Andy Kennedy spent 12 years watching it all at Ole Miss before being fired last year.
"Commissioner Slive put a mandate out there," Kennedy said. "The league was going to take part in this. He made people schedule more aggressively.
"Mike Tranghese comes in and had a real heart-to-heart with athletic administrators in the league. That was an 'ah-hah' moment for the administrators. They said, 'Let's be good, but we can be elite in basketball.' "
It should be mentioned, all of what you're reading basically parallels with the launch of the SEC Network in August 2014.
"The network does wonders," Kennedy said. "We can recruit a kid to Ole Miss out of New Jersey."

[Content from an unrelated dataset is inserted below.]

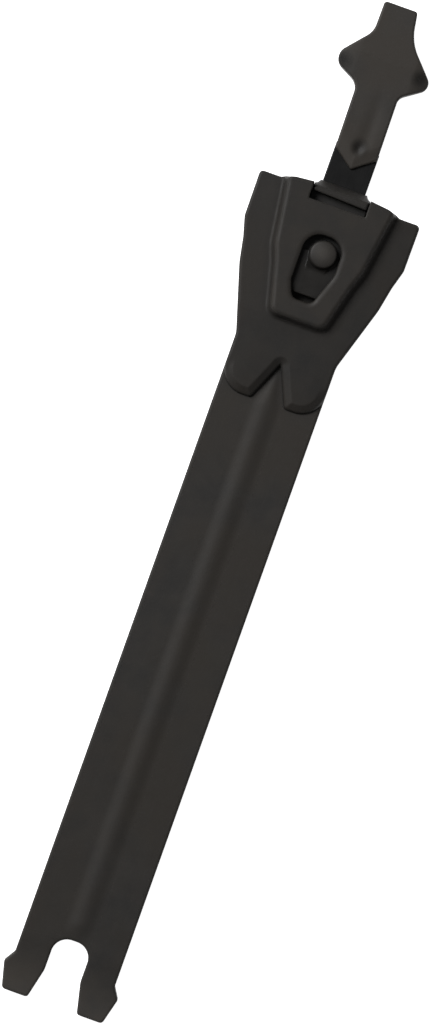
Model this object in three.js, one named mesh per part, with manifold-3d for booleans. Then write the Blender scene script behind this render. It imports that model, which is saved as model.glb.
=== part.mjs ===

Indeed, this year's eight-team all-SEC first team includes players from Connecticut (LSU's Tremont Waters), New Jersey (Ole Miss' Breein Tyree), Africa (South Carolina's Chris Silva)and Illinois (Tennessee's) Admiral Schofield.
Two-time SEC player of year Grant Williams of Tennessee is from North Carolina, an ACC hotbed.
"I said, 'Give me a logical reason the league is not winning in basketball.' Tranghese said recalling his earliest meetings in the conference. "They said, 'We are football league.' That's the single dumbest thing I ever heard."